JEFFREY TOOBIN: No, I think he'll try to tip it his way.

JEFFREY TOOBIN: I'll say yeah, I mean, you know-

BILL MOYERS: Well, let's be very candid that you-both sides want activist judges.

JEFFREY TOOBIN: This is a big plum of being President of the United States, to have Justices who reflect your ideology. Now, if he only gets one appointment he won't have a chance much to tip the balance. But if he has two, if he has four, you bet he'll try to extend his influence. This is they don't want balance. They want victory.

BILL MOYERS: Help us understand how we watch this issue during the campaign. What will you be watching for to see how the campaign, the candidates tip their hands as far as what they will do? Of course, not just the Supreme Court but all the way down the judiciary?

JEFFREY TOOBIN: Well, the polling data I've seen suggests that the people who care strongly about the Supreme Court are the partisans on both sides. The people who are going to vote for their candidate anyway. The challenge for candidates when it comes to the Supreme Court is to make the issue real for the people in the middle. And I think Obama might well risk raising the issue of abortion at this point because it is something that candidates have generally stayed away from, but it is so close now to a court that will overthrow Roe versus Wade that that is an issue where the public is on a side. The question is can he turn it into a voting issue?

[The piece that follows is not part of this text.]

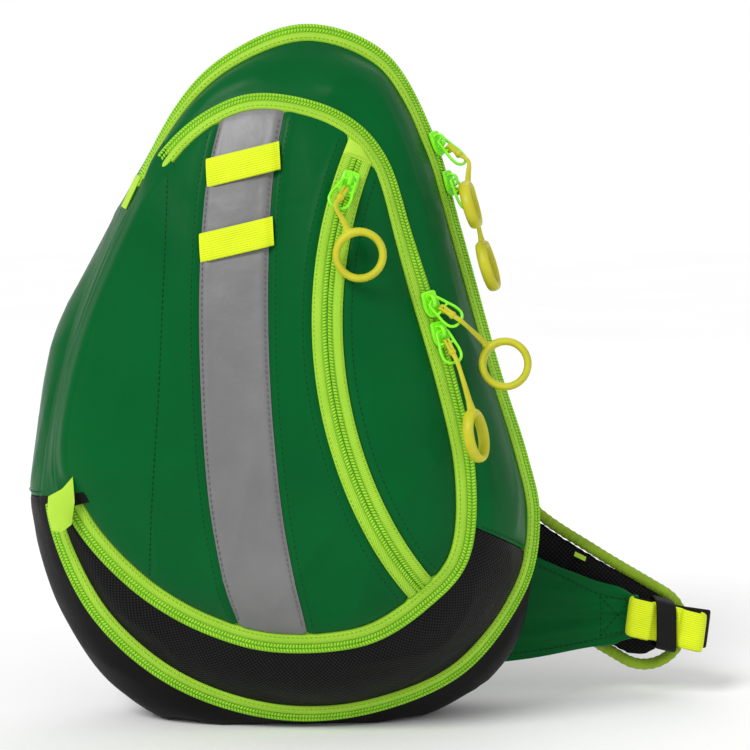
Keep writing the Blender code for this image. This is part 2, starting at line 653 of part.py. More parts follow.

BILL MOYERS: Is this issue of the Supreme Court so important to Clinton supporters that it could be the issue that brings them to Obama in the general election?

JEFFREY TOOBIN: I think it is a very good issue for Obama to reach out to Clinton supporters, to say, "Look, I may not be your first choice, but look at the stakes of this election. If you care about choice, if you care about diversity, you need to be with me."

JEFFREY TOOBIN: So I do think it could be a powerful vehicle for reuniting the party.

BILL MOYERS: Jeffrey Toobin, I hope people will read your piece in the New Yorker and The Nine: Inside the Secret World of the Supreme Court. Thanks for joining me on The Journal.